Getting Values from the Total By State Table Using the Hashtag
The XLOOKUP formula will be the same as the ones earlier; the only difference is that instead of referring to just cell A2, we will refer to the entire state range using A2#.
By using the hashtag, we can get all values by state looked up on a row by row basis.
=XLOOKUP(A2#,StateSales[State / Region],StateSales[Total Sales],0)
Getting Values from the Sales Table Using the Hashtag
For the SUMIFS() formula, the same pattern can be followed. The A2 cell reference can be replaced by an A2# reference to refer to the entire cell range.
Once values from the total table and the transaction table have been added, you can subtract one column from the other on a row by row basis using the hashtag.
With the addition of Power Query and the VSTACK() function, there are more and more ways to be able to get unique values from two different sets of lists.

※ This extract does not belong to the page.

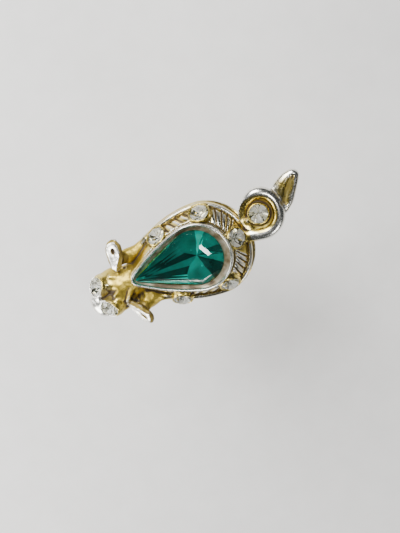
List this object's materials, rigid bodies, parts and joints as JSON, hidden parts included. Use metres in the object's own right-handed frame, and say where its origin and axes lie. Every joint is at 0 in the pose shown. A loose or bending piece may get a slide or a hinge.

But when should we use each method? While there are some firm rules around not being able to use some functionality if was not available in the version of Excel, there are some suggestions around when to use each method.
- The analysis is being done in Excel 2013 or earlier.
- It is unlikely that the data will need to be refreshed; there is little chance for new unique values to be required.
- The analysis is being done in Excel 2016 or later, but not the latest version of Office 365 (the VSTACK() function is still beta as of May 2022)
- The values are being acquired from an external source, and may change frequently.
- The analysis is being done in the latest version of Office 365.
- The data in question is not in a table format usable for Power Query.
- Data is stored in the sheet (or needs to be shown outside of the data model).